Stacking selected polarization switching and phase transition in vdW ferroelectric α-In2Se3 junction devices

Abstract

The structure and dynamics of ferroelectric domain walls are essential for polarization switching in ferroelectrics, which remains relatively unexplored in two-dimensional ferroelectric α-In₂Se₃. Interlayer interactions engineering via selecting the stacking order in two-dimensional materials allows modulation of ferroelectric properties. Here, we report stacking-dependent ferroelectric domain walls in 2H and 3R stacked α-In₂Se₃, elucidating the resistance switching mechanism in ferroelectric semiconductor-metal junction devices. In 3R α-In₂Se₃, the in-plane movement of out-of-plane ferroelectric domain walls yield a large hysteresis window. Conversely, 2H α-In₂Se₃ devices favor in-plane domain walls and out-of-plane domain wall motion, producing a small hysteresis window.

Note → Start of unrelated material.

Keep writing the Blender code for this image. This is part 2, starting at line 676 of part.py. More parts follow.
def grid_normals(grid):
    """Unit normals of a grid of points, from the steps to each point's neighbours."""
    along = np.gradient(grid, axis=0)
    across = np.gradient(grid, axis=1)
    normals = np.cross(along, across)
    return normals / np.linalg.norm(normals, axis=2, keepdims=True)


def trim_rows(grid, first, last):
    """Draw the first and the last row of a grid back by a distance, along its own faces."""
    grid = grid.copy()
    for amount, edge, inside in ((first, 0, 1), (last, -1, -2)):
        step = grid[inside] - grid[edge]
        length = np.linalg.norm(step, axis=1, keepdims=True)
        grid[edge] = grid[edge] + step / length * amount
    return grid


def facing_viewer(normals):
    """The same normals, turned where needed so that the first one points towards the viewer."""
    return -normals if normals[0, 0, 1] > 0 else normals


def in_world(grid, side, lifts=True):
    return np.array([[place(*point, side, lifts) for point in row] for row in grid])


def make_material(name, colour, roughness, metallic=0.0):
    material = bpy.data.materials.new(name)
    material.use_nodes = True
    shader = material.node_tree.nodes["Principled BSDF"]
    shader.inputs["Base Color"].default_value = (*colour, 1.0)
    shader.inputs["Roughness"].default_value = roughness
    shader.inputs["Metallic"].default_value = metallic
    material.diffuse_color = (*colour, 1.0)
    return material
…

High electric fields induce a ferro-paraelectric phase transition of In₂Se₃, where 3R In₂Se₃ reaches the transition through intralayer atomic gliding, while 2H In₂Se₃ undergoes a complex process comprising intralayer bond dissociation and interlayer bond reconstruction. Our findings demonstrate tunable ferroelectric properties via stacking configurations, offering an expanded dimension for material engineering in ferroelectric devices.